__AIM OF THE TASK__
Only the number is wanted: how many lines contain the string "parts"?
--- Start DATA FOR THIS EXERCISE ---
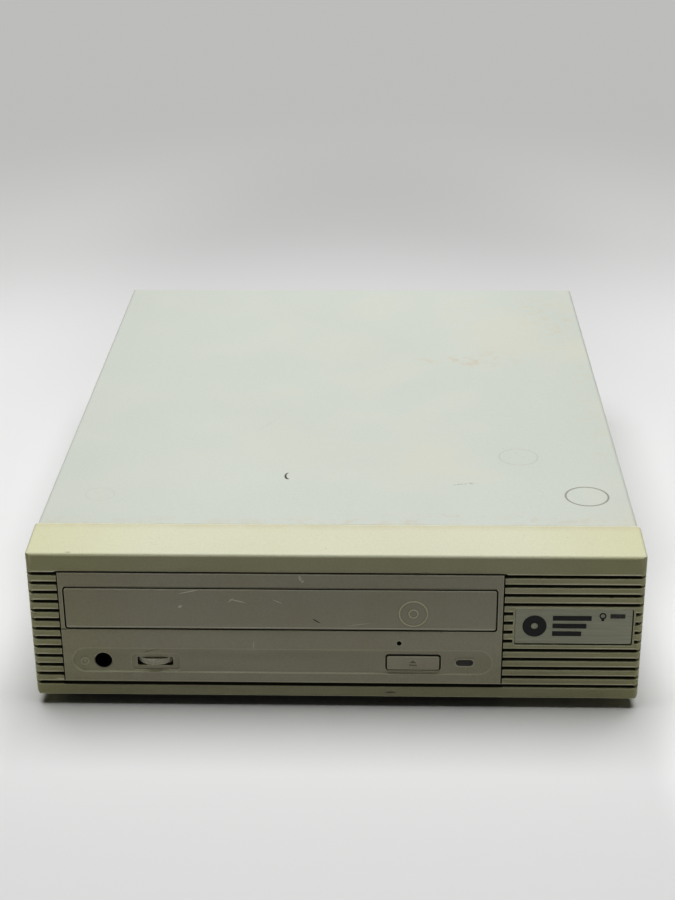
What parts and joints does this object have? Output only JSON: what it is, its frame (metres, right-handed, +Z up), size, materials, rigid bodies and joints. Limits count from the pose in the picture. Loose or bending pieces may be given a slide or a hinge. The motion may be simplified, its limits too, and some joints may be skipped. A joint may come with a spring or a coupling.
{
  "type": "external optical drive",
  "caption": "Desktop case for a front-loading disc drive: ribbed bezel with a status badge, plain steel cover, sliding disc tray, volume wheel, headphone socket and rear ports.",
  "frame": {"origin": "centre of the bounding box in plan, on the surface the feet stand on", "axes": "+Z up, -Y towards the front with the tray, +X to the right seen from the front"},
  "size_m": [0.205, 0.2708, 0.0597],
  "materials": {
    "beige_abs": "fine moulded grain, yellowed",
    "painted_steel": "satin textured paint",
    "zinc_steel": "zinc plated sheet",
    "rubber": "moulded",
    "badge_metal": "brushed and lacquered",
    "smoked_plastic": "smoked translucent",
    "led_body": "tinted epoxy",
    "black_plastic": "moulded",
    "dark_plastic": "moulded",
    "white_plastic": "acetal",
    "board_green": "solder mask",
    "board_brown": "phenolic board",
    "bare_steel": "ground",
    "cable_grey": "ribbed vinyl",
    "wire_red": "vinyl",
    "winding": "taped winding",
    "capacitor_blue": "shrink sleeve",
    "aluminium": "extruded",
    "brass": "plated"
  },
  "bodies": {
    "case": {"front_bezel": "beige_abs", "top_cover": "painted_steel", "base_chassis": "zinc_steel", "rubber_feet": "rubber", "case_screws": "zinc_steel", "badge_plate": "badge_metal", "power_led_window": "smoked_plastic", "power_led": "led_body", "led_lead": "black_plastic", "drive_fascia": "beige_abs", "front_controls": "dark_plastic", "headphone_jack": "black_plastic", "busy_led_window": "smoked_plastic", "busy_led": "led_body", "front_board": "board_green", "drive_top_shell": "zinc_steel", "drive_bottom_shell": "zinc_steel", "drive_frame": "dark_plastic", "drive_board": "board_green", "drive_chips": "black_plastic", "drive_sockets": "black_plastic", "drive_screws": "zinc_steel", "loading_motor": "bare_steel", "loading_belt": "rubber", "frame_dampers": "rubber", "clamp_bridge": "zinc_steel", "scsi_ribbon": "cable_grey", "scsi_ports": "zinc_steel", "power_lead": "wire_red", "psu_board": "board_brown", "psu_transformer": "winding", "psu_capacitors": "capacitor_blue", "psu_heatsinks": "aluminium", "power_inlet": "black_plastic", "power_switch": "black_plastic", "fan_frame": "black_plastic", "id_switch": "dark_plastic", "audio_jacks": "brass"},
    "tray": {"disc_tray": "dark_plastic", "tray_front": "beige_abs"},
    "eject_button": {"eject_button": "beige_abs"},
    "volume_wheel": {"volume_wheel": "beige_abs"},
    "loading_gear": {"loading_gear": "white_plastic"},
    "motor_pulley": {"motor_pulley": "dark_plastic"},
    "laser_frame": {"laser_frame": "dark_plastic", "frame_motors": "bare_steel", "sled_rods": "bare_steel"},
    "turntable": {"turntable": "dark_plastic"},
    "laser_sled": {"laser_sled": "dark_plastic"},
    "lead_screw": {"lead_screw": "bare_steel"},
    "clamp_puck": {"clamp_puck": "white_plastic"},
    "power_rocker": {"power_rocker": "dark_plastic"},
    "fan_rotor": {"fan_rotor": "dark_plastic"},
    "id_wheel": {"id_wheel": "white_plastic"},
    "id_plus": {"id_plus": "white_plastic"},
    "id_minus": {"id_minus": "white_plastic"},
    "bail_1": {"bail_1": "bare_steel"},
    "bail_2": {"bail_2": "bare_steel"},
    "bail_3": {"bail_3": "bare_steel"},
    "bail_4": {"bail_4": "bare_steel"}
  },
  "joints": [
    {"name": "tray_slide", "type": "slide", "parent": "case", "child": "tray", "axis": [0, -1, 0], "range_m": [0, 0.135]},
    {"name": "eject_press", "type": "slide", "parent": "case", "child": "eject_button", "axis": [0, 1, 0], "range_m": [0, 0.0012], "stiffness_N_per_m": 300, "springref_m": -0.001},
    {"name": "volume_turn", "type": "hinge", "parent": "case", "child": "volume_wheel", "pos_m": [-0.0611, -0.12834, 0.017], "axis": [0, 0, 1], "range_deg": [-135, 135]},
    {"name": "gear_turn", "type": "hinge", "parent": "case", "child": "loading_gear", "pos_m": [-0.06315, -0.10464, 0.0305], "axis": [0, 0, 1], "range_deg": [0, 775]},
    {"name": "pulley_turn", "type": "hinge", "parent": "case", "child": "motor_pulley", "pos_m": [-0.03015, -0.10464, 0.0275], "axis": [0, 0, 1], "range_deg": [0, 2710]},
    {"name": "frame_lift", "type": "hinge", "parent": "case", "child": "laser_frame", "pos_m": [-0.01815, 0.03536, 0.0255], "axis": [-1, 0, 0], "range_deg": [0, 3.9]},
    {"name": "disc_spin", "type": "hinge", "parent": "laser_frame", "child": "turntable", "pos_m": [-0.01815, -0.05996, 0.02702], "axis": [0, -0.068, 0.9977], "continuous": true},
    {"name": "sled_travel", "type": "slide", "parent": "laser_frame", "child": "laser_sled", "axis": [0, 0.9977, 0.068], "range_m": [0, 0.033]},
    {"name": "screw_turn", "type": "hinge", "parent": "laser_frame", "child": "lead_screw", "pos_m": [0.02185, -0.03465, 0.02323], "axis": [0, 0.9977, 0.068], "range_deg": [0, 3961]},
    {"name": "puck_spin", "type": "hinge", "parent": "case", "child": "clamp_puck", "pos_m": [-0.01815, -0.05964, 0.0435], "axis": [0, 0, 1], "continuous": true},
    {"name": "fan_spin", "type": "hinge", "parent": "case", "child": "fan_rotor", "pos_m": [0.038, 0.11736, 0.0285], "axis": [0, 1, 0], "continuous": true},
    {"name": "rocker_tilt", "type": "hinge", "parent": "case", "child": "power_rocker", "pos_m": [0.08, 0.11936, 0.0425], "axis": [0, 0, 1], "range_deg": [0, 20]},
    {"name": "id_turn", "type": "hinge", "parent": "case", "child": "id_wheel", "pos_m": [0.011, 0.12056, 0.0425], "axis": [1, 0, 0], "continuous": true},
    {"name": "id_plus_press", "type": "slide", "parent": "case", "child": "id_plus", "axis": [0, -1, 0], "range_m": [0, 0.0008], "stiffness_N_per_m": 300, "springref_m": -0.001},
    {"name": "id_minus_press", "type": "slide", "parent": "case", "child": "id_minus", "axis": [0, -1, 0], "range_m": [0, 0.0008], "stiffness_N_per_m": 300, "springref_m": -0.001},
    {"name": "bail_1_swing", "type": "hinge", "parent": "case", "child": "bail_1", "pos_m": [-0.0905, 0.12736, 0.0165], "axis": [0, 0, 1], "range_deg": [-45, 60]},
    {"name": "bail_2_swing", "type": "hinge", "parent": "case", "child": "bail_2", "pos_m": [-0.0015, 0.12736, 0.0165], "axis": [0, 0, 1], "range_deg": [-60, 45]},
    {"name": "bail_3_swing", "type": "hinge", "parent": "case", "child": "bail_3", "pos_m": [-0.0905, 0.12736, 0.0385], "axis": [0, 0, 1], "range_deg": [-45, 60]},
    {"name": "bail_4_swing", "type": "hinge", "parent": "case", "child": "bail_4", "pos_m": [-0.0015, 0.12736, 0.0385], "axis": [0, 0, 1], "range_deg": [-60, 45]}
  ],
  "couplings": [
    {"joint": "gear_turn", "follows": "tray_slide", "rad_per_m": 100},
    {"joint": "pulley_turn", "follows": "tray_slide", "rad_per_m": 350},
    {"joint": "screw_turn", "follows": "sled_travel", "rad_per_m": 2094.4}
  ]
}
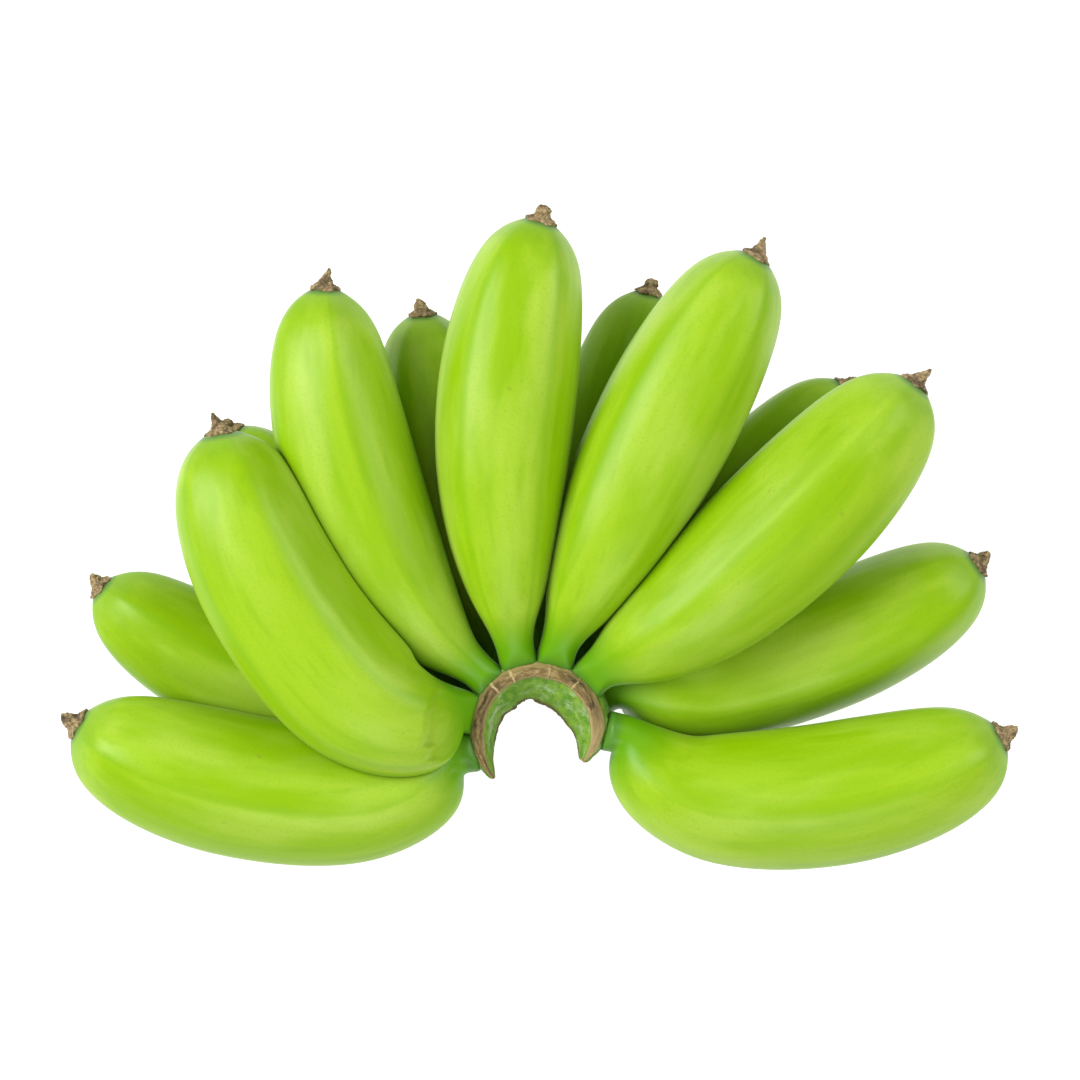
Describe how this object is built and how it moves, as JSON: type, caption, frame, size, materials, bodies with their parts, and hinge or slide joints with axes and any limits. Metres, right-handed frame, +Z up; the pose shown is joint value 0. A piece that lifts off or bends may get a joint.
--- End DATA FOR THIS EXERCISE ---
__ANSWER TO THE PROBLEM__
2